— Да пошел ты! — рычит Райми, с трудом вставая на ноги и морщась от боли. С ругательством он вырывает свой болтающийся глаз и отбрасывает его в сторону, потом смотрит на Койю, не обращая внимания на кровь, текущую по его левой щеке. — Одна вещь помогла мне продержаться эти долгие годы… — Я не поправляю его. Сейчас не время напоминать ему, что он находится у виллаков всего несколько недель. — Мысль о том, как я сжимаю пальцами твою грязную глотку и душу тебя. Теперь, когда я свободен, я… — Он уже готов взобраться на кровать, но внезапно останавливается и смотрит единственным глазом на ухмыляющихся Койю и священника.
— Кровь Снов, — смеется виллак, — ты действительно думаешь, что я освободил бы тебя, если бы имелся хоть малейший шанс причинить вред нашей королеве? Можешь, конечно, попытаться, но в твоем теперешнем состоянии я бы не советовал. Место, где она спит, священно, как и место Инти ватана, и если ты только захочешь дотронуться до нее, то сейчас же будешь отброшен назад.
— Ублюдки, — рычит Райми.
— Все верно, — говорю я ему. Он медленно поворачивает ко мне голову. — Не знаю, как насчет кровати, но в камне Инти ватана действительно есть какая-то магия. На него нельзя ступить, если ты не очистился. А то получишь такой пинок, что мало не покажется.
Райми так пристально смотрит на меня, что я отвожу глаза, не в силах лицезреть кровавую зияющую рану на том месте, где был его нос, потом делает шаг назад.

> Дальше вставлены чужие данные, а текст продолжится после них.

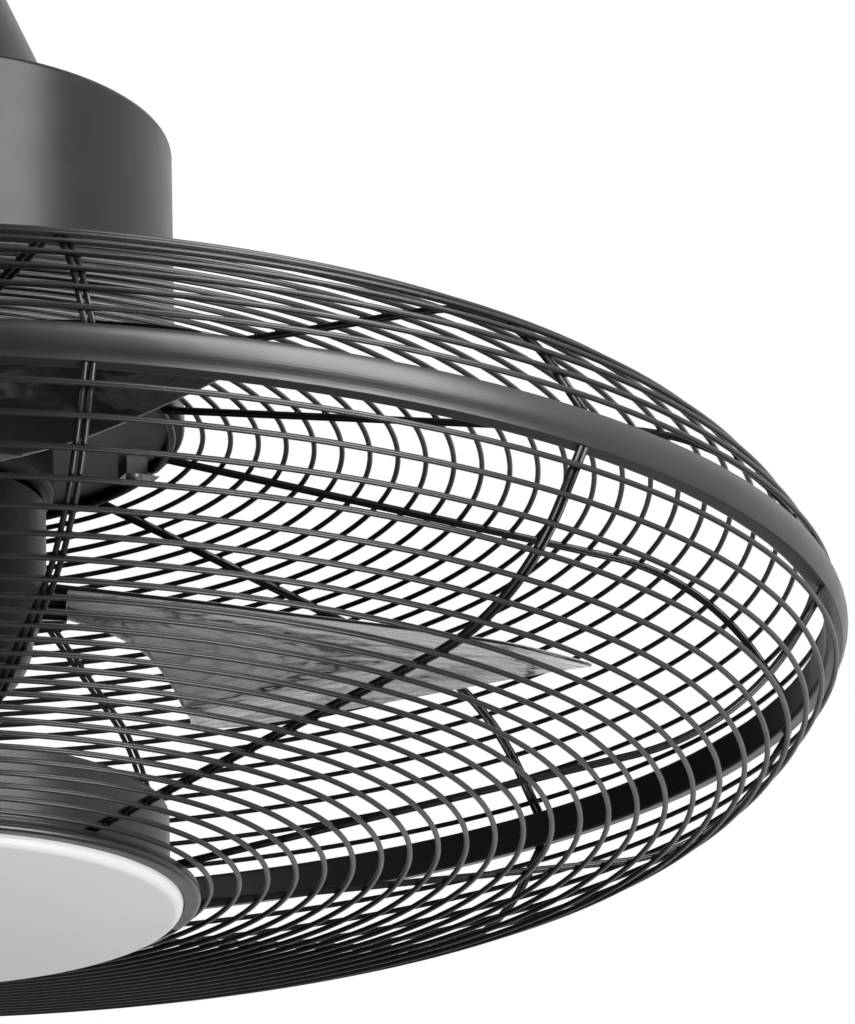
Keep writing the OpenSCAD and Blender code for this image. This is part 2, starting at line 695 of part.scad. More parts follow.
// the hub's outer wall: radius and height over the middle of the band
HUB_WALL = [[nose_r, nose_z], [hub_r - 2, root_z], [hub_r - 0.7, root_z + 8], [hub_r, root_z + 16]];
function wall_in_r(z) = nose_r - hub_wall + (z - nose_z) * (hub_r - 2 - nose_r) / (root_z - nose_z);
module hub_shell() {
    lip_r = 50;
    lip_t = 2;
    outer = concat(HUB_WALL, [[hub_r, shell_top], [hub_r - hub_wall, shell_top]]);
    inner = [for (i = [3:-1:1]) HUB_WALL[i] - [hub_wall, 0]];
    lip = [[wall_in_r(core_z), core_z], [lip_r, core_z], [lip_r, core_z - lip_t],
        [wall_in_r(core_z - lip_t), core_z - lip_t], [nose_r - hub_wall, nose_z]];
    color(black) translate([0, 0, equator]) difference() {
        rotate_extrude() polygon(concat(outer, inner, lip));
        on_circle(blade_count, 0, blade_turn) {
            // slot that lets the blade root in
            translate([hub_r - 8, -root_w / 2 - 0.2, root_z - 0.2]) cube([16, root_w + 0.4, root_h + 0.4]);
            // room in the lip for the outer screw's head
            translate([screw_ring[1], 0, core_z - lip_t - 1])
                cylinder(r = screw_head_r + pass_gap, h = lip_t + 2, $fn = 32);
        }
    }
}
// a quarter of an oval from the rim down to the nose's opening, of half widths a and b
function oval(a, b, n) = [for (i = [0:n]) [nose_in_r + a * cos(90 * i / n), nose_z - b * sin(90 * i / n)]];
module hub_nose() {
    spigot = nose_r - hub_wall - 0.1;
    outer = oval(nose_r - nose_in_r, nose_drop, 12);
    inner = oval(spigot - 2 - nose_in_r, nose_drop - 2.5, 12);
    rim = [[spigot - 2, nose_z + 3], [spigot, nose_z + 3], [spigot, nose_z]];
    color(black) translate([0, 0, equator]) rotate_extrude()
        polygon(concat(outer, [for (i = [12:-1:0]) inner[i]], rim));
}

// blade sections from the hub outwards: radius, then turn (degrees) and height of the leading edge
// and of the trailing edge
BLADE = [
    [65, -12, 33.4, 12.5, 30.6],
    [80, -12, 31.1, 16.7, 31],
    [100, -12, 28, 21.7, 31.3],
    [130, -12, 23.5, 29.6, 31.8],
    [160, -12, 18.4, 36.8, 31.3],
    [195, -12, 13, 43.5, 31],
    [222, -12, 8.2, 47.4, 34],
    [250, -12, 2.5, 51, 40],
    [281, -12, -7, 53, 46]];
function at_row(i) = BLADE[min(max(i, 0), len(BLADE) - 1)];
function spline(i, t) = let (p0 = at_row(i - 1), p1 = at_row(i), p2 = at_row(i + 1), p3 = at_row(i + 2))
    0.5 * (2 * p1 + (p2 - p0) * t + (2 * p0 - 5 * p1 + 4 * p2 - p3) * t * t + (3 * p1 - p0 - 3 * p2 + p3) * t * t * t);
// how far each edge draws in near the tip, so that its corners are round
function draw_in(r) = r <= tip_r - tip_corner ? 0
    : tip_corner * (1 - sqrt(max(0, 1 - pow((r - tip_r + tip_corner) / tip_corner, 2))));
half_points = 12;
// one closed section, as points in space; u runs from the leading edge (0) to the trailing edge (1)
function section_point(row, u, side) =
    let (r = row[0],
        low = [r * row[1] * PI / 180, row[2]],
        high = [r * row[3] * PI / 180, row[4]],
        chord = norm(high - low),
        along = (high - low) / chord,
        up = [-along[1], along[0]],
        inset = min(draw_in(r), chord / 2 - 1),
        q = inset + u * (chord - 2 * inset),
        v = q / chord,
        bow = camber * chord * 4 * v * (1 - v),
        half = blade_t / 2 * sqrt(max(0.02, sin(180 * u))),
        p = low + along * q + up * (bow + side * half),
        a = p[0] / r * 180 / PI)
    [r * cos(a), r * sin(a), p[1]];
function section(row) = concat(
    [for (k = [0:half_points]) section_point(row, (1 - cos(180 * k / half_points)) / 2, -1)],
    [for (k = [half_points:-1:0]) section_point(row, (1 - cos(180 * k / half_points)) / 2, 1)]);
steps = 2;
blade_in_r = hub_r + 1.5;
blade_scale = (tip_r - blade_in_r) / (BLADE[len(BLADE) - 1][0] - BLADE[0][0]);
function stretched(row) = [blade_in_r + (row[0] - BLADE[0][0]) * blade_scale, row[1], row[2], row[3], row[4]];
tip_rows = [for (k = [0.35, 0.6, 0.8, 0.93, 0.99]) tip_r - tip_corner * (1 - k)];
blade_rows = concat(
    [for (i = [0:len(BLADE) - 3], j = [0:steps - 1]) stretched(spline(i, j / steps))],
    [stretched(at_row(len(BLADE) - 2))],
    [for (r = concat([tip_r - tip_corner], tip_rows))
        let (t = (r - stretched(at_row(len(BLADE) - 2))[0]) / (tip_r - stretched(at_row(len(BLADE) - 2))[0]),
            s = stretched(spline(len(BLADE) - 2, t))) [r, s[1], s[2], s[3], s[4]]]);
module blade_skin() {
    n = 2 * (half_points + 1);
    m = len(blade_rows);
    points = [for (row = blade_rows) each section(row)];
    sides = [for (i = [0:m - 2], k = [0:n - 1]) each [
        [i * n + k, (i + 1) * n + k, i * n + (k + 1) % n],
        [(i + 1) * n + k, (i + 1) * n + (k + 1) % n, i * n + (k + 1) % n]]];
    foot = [for (k = [0:half_points - 1]) each [
        [k, k + 1, n - 1 - k], [k + 1, n - 2 - k, n - 1 - k]]];
    tip = [for (k = [0:half_points - 1]) let (b = (m - 1) * n) each [
        [b + k, b + n - 1 - k, b + k + 1], [b + k + 1, b + n - 1 - k, b + n - 2 - k]]];
    polyhedron(points = points, faces = concat(sides, foot, tip), convexity = 6);
}
module blade(i) {
    color(gloss) translate([0, 0, equator]) rotate([0, 0, blade_turn + i * 360 / blade_count]) difference() {
        union() {
            blade_skin();
            translate([root_in_r, -root_w / 2, root_z]) cube([root_out_r - root_in_r, root_w, root_h]);
        }
        for (x = screw_ring) translate([x, 0, root_z - 1]) cylinder(r = screw_hole_r, h = root_h + 2, $fn = 24);
    }
}

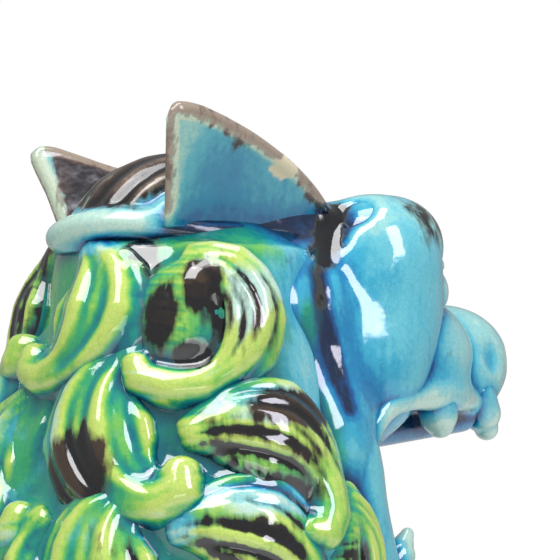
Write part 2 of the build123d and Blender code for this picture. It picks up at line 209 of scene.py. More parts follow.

— Что привело тебя сюда, Джири? — спрашивает он, стирая со щеки струпья запекшейся крови. — Мне казалось, ты слишком осторожен, чтобы общаться с этими негодяями.
— После того как тебя схватили, город полетел в тартарары. Это единственный выход, чтобы восстановить порядок.
— Ты — глупец. Город — все, что у них есть. Они не станут разрушать его.
— Может, и так, но они убивают моих друзей и соседей.
Райми трясет головой, разбрызгивая кровь на кровать и на ноги Койи. Она только скалится.
— Я всегда подозревал, что у тебя есть уязвимое место. Даже когда ты убивал — то только всякую нечисть, и никогда простодушных лохов или невинных людей.
— Да уж, ты и мой отец имеете надо мной преимущество. Вы бесчеловечны, а у меня есть совесть.
— Когда-то я думал, что она есть и у меня, — вздыхает Райми, почесывая засохшие струпья на месте своего правого уха. Он обводит взглядом Койю, Аму, Паукара Вами, меня и останавливается на виллаке. — И что же дальше? Мы все возвращаемся домой, разыгрываем счастливых членов семейства и делаем все по твоему щелчку?
— Что-то в этом роде, — улыбается священник. — Хотя, если бы это зависело от меня, я бы оставил тебя здесь, но наша королева думает иначе. Она говорит, что ты придешь к нашей точке зрения, когда у тебя будет время подумать и взвесить все «за» и «против». Если этого не случится, мы снова притащим тебя сюда. Ты ведь вряд ли сможешь спастись бегством из города, чтобы спрятаться от нас, не так ли?
Райми бормочет что-то злобное, но понимает, что побежден. Я ни секунды не думаю, что он сможет принять поражение с покорностью — как только он вернется во Дворец, его мысли обратятся к мести, — но в настоящий момент он готов поднять лапки кверху.
Чего я делать не собираюсь. Это единственный шанс отомстить виллакам. Если все идет, как задумано, первые удары уже нанесены. Теперь мне надо попытаться выиграть время и сделать все, чтобы королева и ее мамаконы не ускользнули. Иначе им удастся разработать новые планы и усилить контроль над городом.
— Мы никуда не пойдем, пока не получим ответы на свои вопросы, — громко говорю я, хватая Райми за локоть и принуждая его сесть. — Все не так плохо, как кажется, — шепчу я ему прямо в ушную дыру. — Нужно еще потянуть время.
Кардинал ничем не показывает, что он меня слышит, но позволяет мне опустить его на пол, где начинает трястись и стонать.
— Капак! — Ама немедленно подбегает к нему.
— Проще было бы убить его, — замечает священник. — В этом случае он мог бы снова воскреснуть в поезде, без физических повреждений. А так его ждет медленное и болезненное восстановление.
— Позже, — говорю я. — Он тоже имеет право узнать ответы на свои вопросы. Дайте нам несколько минут, чтобы промыть его раны.